[begin DATASET EXCERPT]
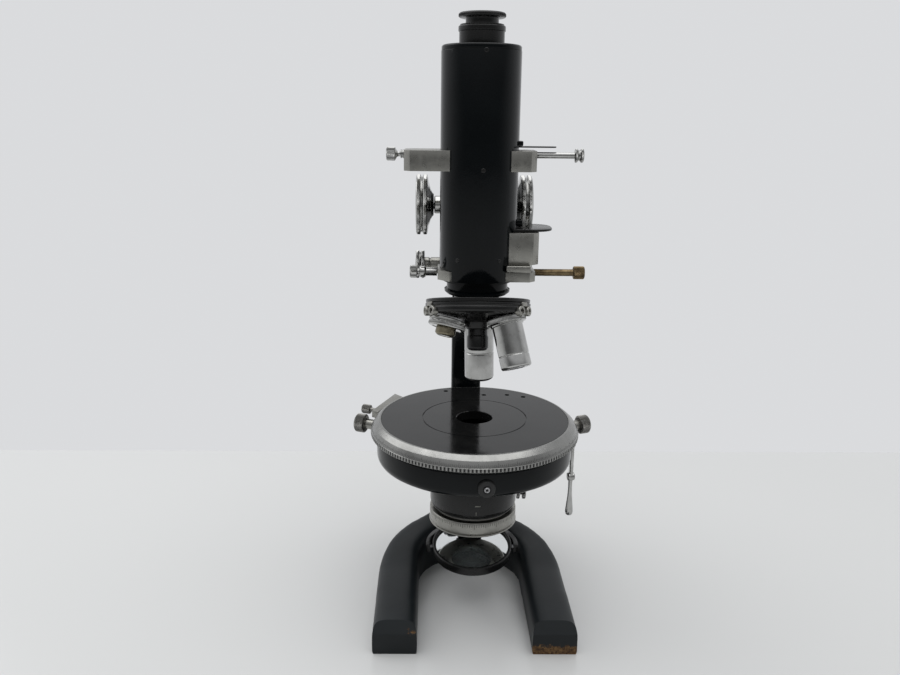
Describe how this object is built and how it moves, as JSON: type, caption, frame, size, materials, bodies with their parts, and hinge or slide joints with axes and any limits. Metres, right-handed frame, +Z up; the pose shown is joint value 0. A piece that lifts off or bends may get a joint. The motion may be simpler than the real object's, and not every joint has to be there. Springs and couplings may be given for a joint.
{
  "type": "compound microscope",
  "caption": "Black polarizing compound microscope on a horseshoe base: inclining limb, rotating stage, focusing tube with analyzer and lens slides, tilted nosepiece, polarizer and mirror.",
  "frame": {"origin": "middle of the bounding box at floor level; the optical axis stands at x = 0, y = -14.7 mm", "axes": "+Z up along the body tube, -Y towards the toes of the base, +X towards the analyzer box"},
  "size_m": [0.1592, 0.1606, 0.3679],
  "materials": {
    "black_enamel": "gloss",
    "blackened_brass": "satin",
    "nickel_plate": "satin",
    "chrome": "polished",
    "steel": "satin",
    "tarnished_brass": "tarnished",
    "glass": "polished",
    "mirror_silver": "polished"
  },
  "bodies": {
    "base": {"base_casting": "black_enamel", "inclination_pin": "steel"},
    "limb": {"limb": "black_enamel", "stage_bracket": "black_enamel", "stage_drum": "black_enamel", "stage_bearing": "blackened_brass", "stage_plunger": "blackened_brass", "vernier_arm": "nickel_plate"},
    "stage": {"stage_plate": "blackened_brass", "stage_rim": "chrome"},
    "screw_left": {"centring_screw_left": "chrome"},
    "screw_right": {"centring_screw_right": "chrome"},
    "vernier_screw": {"vernier_screw": "chrome"},
    "clamp_lever": {"clamp_lever": "chrome"},
    "fine_block": {"fine_block": "black_enamel"},
    "fine_control": {"fine_shaft": "chrome", "fine_knob_left": "chrome", "fine_knob_right": "chrome"},
    "coarse_control": {"coarse_pinion": "steel", "coarse_knob_left": "chrome", "coarse_knob_right": "chrome"},
    "tube": {"body_tube": "black_enamel", "tube_top_cap": "black_enamel", "tube_slide": "nickel_plate", "bertrand_box": "nickel_plate", "analyzer_box": "nickel_plate", "compensator_housing": "nickel_plate", "nose_adapter": "black_enamel", "nosepiece_plate": "blackened_brass"},
    "drawtube": {"drawtube": "blackened_brass"},
    "eyepiece": {"eyepiece_mount": "blackened_brass", "eye_lens": "glass"},
    "bertrand": {"bertrand_slide": "nickel_plate", "bertrand_lens": "glass", "bertrand_pull": "chrome"},
    "bertrand_screw": {"bertrand_screw": "chrome"},
    "iris_lever": {"iris_lever": "blackened_brass"},
    "analyzer": {"analyzer_plate": "blackened_brass", "analyzer_mount": "blackened_brass", "analyzer_prism": "glass"},
    "compensator": {"compensator_slide": "nickel_plate", "compensator_crystal": "glass", "compensator_pull": "tarnished_brass"},
    "compensator_screw": {"compensator_screw": "chrome"},
    "nosepiece": {"nosepiece_dome": "blackened_brass", "centring_pads": "nickel_plate", "objective_high": "chrome", "objective_medium": "chrome", "objective_low": "chrome", "objective_high_lens": "glass", "objective_medium_lens": "glass", "objective_low_lens": "glass"},
    "substage": {"substage_carriage": "black_enamel", "condenser_lens": "glass"},
    "substage_control": {"substage_pinion": "steel"},
    "polarizer": {"polarizer_ring": "chrome", "polarizer_glass": "glass"},
    "mirror_fork": {"mirror_fork": "blackened_brass"},
    "mirror": {"mirror_ring": "blackened_brass", "mirror_glass": "mirror_silver"}
  },
  "joints": [
    {"name": "inclination", "type": "hinge", "parent": "base", "child": "limb", "pos_m": [-0.0034, 0.0633, 0.084], "axis": [-1, 0, 0], "range_deg": [0, 60]},
    {"name": "fine_focus", "type": "slide", "parent": "limb", "child": "fine_block", "axis": [0, 0, 1], "range_m": [-0.0012, 0.0012]},
    {"name": "fine_turn", "type": "hinge", "parent": "limb", "child": "fine_control", "pos_m": [0, 0.0473, 0.2145], "axis": [-1, 0, 0], "range_deg": [-541, 541]},
    {"name": "coarse_focus", "type": "slide", "parent": "fine_block", "child": "tube", "axis": [0, 0, 1], "range_m": [-0.022, 0.028]},
    {"name": "coarse_turn", "type": "hinge", "parent": "fine_block", "child": "coarse_control", "pos_m": [0, 0.0253, 0.257], "axis": [-1, 0, 0], "range_deg": [-263, 335]},
    {"name": "drawtube_slide", "type": "slide", "parent": "tube", "child": "drawtube", "axis": [0, 0, 1], "range_m": [-0.006, 0.03]},
    {"name": "eyepiece_lift", "type": "slide", "parent": "drawtube", "child": "eyepiece", "axis": [0, 0, 1], "range_m": [0, 0.04]},
    {"name": "bertrand_slide", "type": "slide", "parent": "tube", "child": "bertrand", "axis": [1, 0, 0], "range_m": [-0.02, 0]},
    {"name": "bertrand_screw_turn", "type": "hinge", "parent": "tube", "child": "bertrand_screw", "pos_m": [-0.044, -0.0147, 0.2903], "axis": [1, 0, 0], "range_deg": [-360, 360]},
    {"name": "iris_turn", "type": "hinge", "parent": "tube", "child": "iris_lever", "pos_m": [0, -0.0147, 0.295], "axis": [0, 0, 1], "range_deg": [-12, 12]},
    {"name": "analyzer_slide", "type": "slide", "parent": "tube", "child": "analyzer", "axis": [1, 0, 0], "range_m": [0, 0.022]},
    {"name": "compensator_slide", "type": "slide", "parent": "tube", "child": "compensator", "axis": [1, 0, 0], "range_m": [0, 0.02]},
    {"name": "compensator_screw_turn", "type": "hinge", "parent": "tube", "child": "compensator_screw", "pos_m": [-0.024, -0.0147, 0.221], "axis": [1, 0, 0], "range_deg": [-360, 360]},
    {"name": "nosepiece_turn", "type": "hinge", "parent": "tube", "child": "nosepiece", "pos_m": [0, -0.0147, 0.265], "axis": [0, 0.2588, 0.9659], "continuous": true},
    {"name": "stage_turn", "type": "hinge", "parent": "limb", "child": "stage", "pos_m": [0, -0.0147, 0.125], "axis": [0, 0, 1], "continuous": true},
    {"name": "centring_left_turn", "type": "hinge", "parent": "limb", "child": "screw_left", "pos_m": [0, -0.0147, 0.112], "axis": [-0.9317, 0.3633, 0], "range_deg": [-360, 360]},
    {"name": "centring_right_turn", "type": "hinge", "parent": "limb", "child": "screw_right", "pos_m": [0, -0.0147, 0.112], "axis": [0.9317, 0.3633, 0], "range_deg": [-360, 360]},
    {"name": "vernier_screw_turn", "type": "hinge", "parent": "limb", "child": "vernier_screw", "pos_m": [-0.0643, 0.01515, 0.1207], "axis": [-0.9323, 0.3616, 0], "range_deg": [-360, 360]},
    {"name": "clamp_turn", "type": "hinge", "parent": "limb", "child": "clamp_lever", "pos_m": [0, -0.0147, 0.107], "axis": [0.9903, 0.1392, 0], "range_deg": [-35, 35]},
    {"name": "substage_focus", "type": "slide", "parent": "limb", "child": "substage", "axis": [0, 0, 1], "range_m": [-0.004, 0.004]},
    {"name": "substage_turn", "type": "hinge", "parent": "limb", "child": "substage_control", "pos_m": [0, 0.0353, 0.0525], "axis": [-1, 0, 0], "range_deg": [-48, 48]},
    {"name": "polarizer_turn", "type": "hinge", "parent": "substage", "child": "polarizer", "pos_m": [0, -0.0147, 0.063], "axis": [0, 0, 1], "continuous": true},
    {"name": "mirror_roll", "type": "hinge", "parent": "limb", "child": "mirror_fork", "pos_m": [0, 0.0353, 0.0365], "axis": [0, 1, 0], "range_deg": [-15, 15]},
    {"name": "mirror_tilt", "type": "hinge", "parent": "mirror_fork", "child": "mirror", "pos_m": [0, -0.0147, 0.0365], "axis": [1, 0, 0], "range_deg": [-34, 16]}
  ],
  "couplings": [
    {"joint": "fine_turn", "follows": "fine_focus", "rad_per_m": 7854},
    {"joint": "coarse_turn", "follows": "coarse_focus", "rad_per_m": 208.33},
    {"joint": "substage_turn", "follows": "substage_focus", "rad_per_m": 208.33}
  ]
}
[end DATASET EXCERPT]
__PROBLEM TO WORK ON__: Reply with one number only: how many lines of the listing hold "bodies"?

__SOLUTION TO THIS EXERCISE__: 2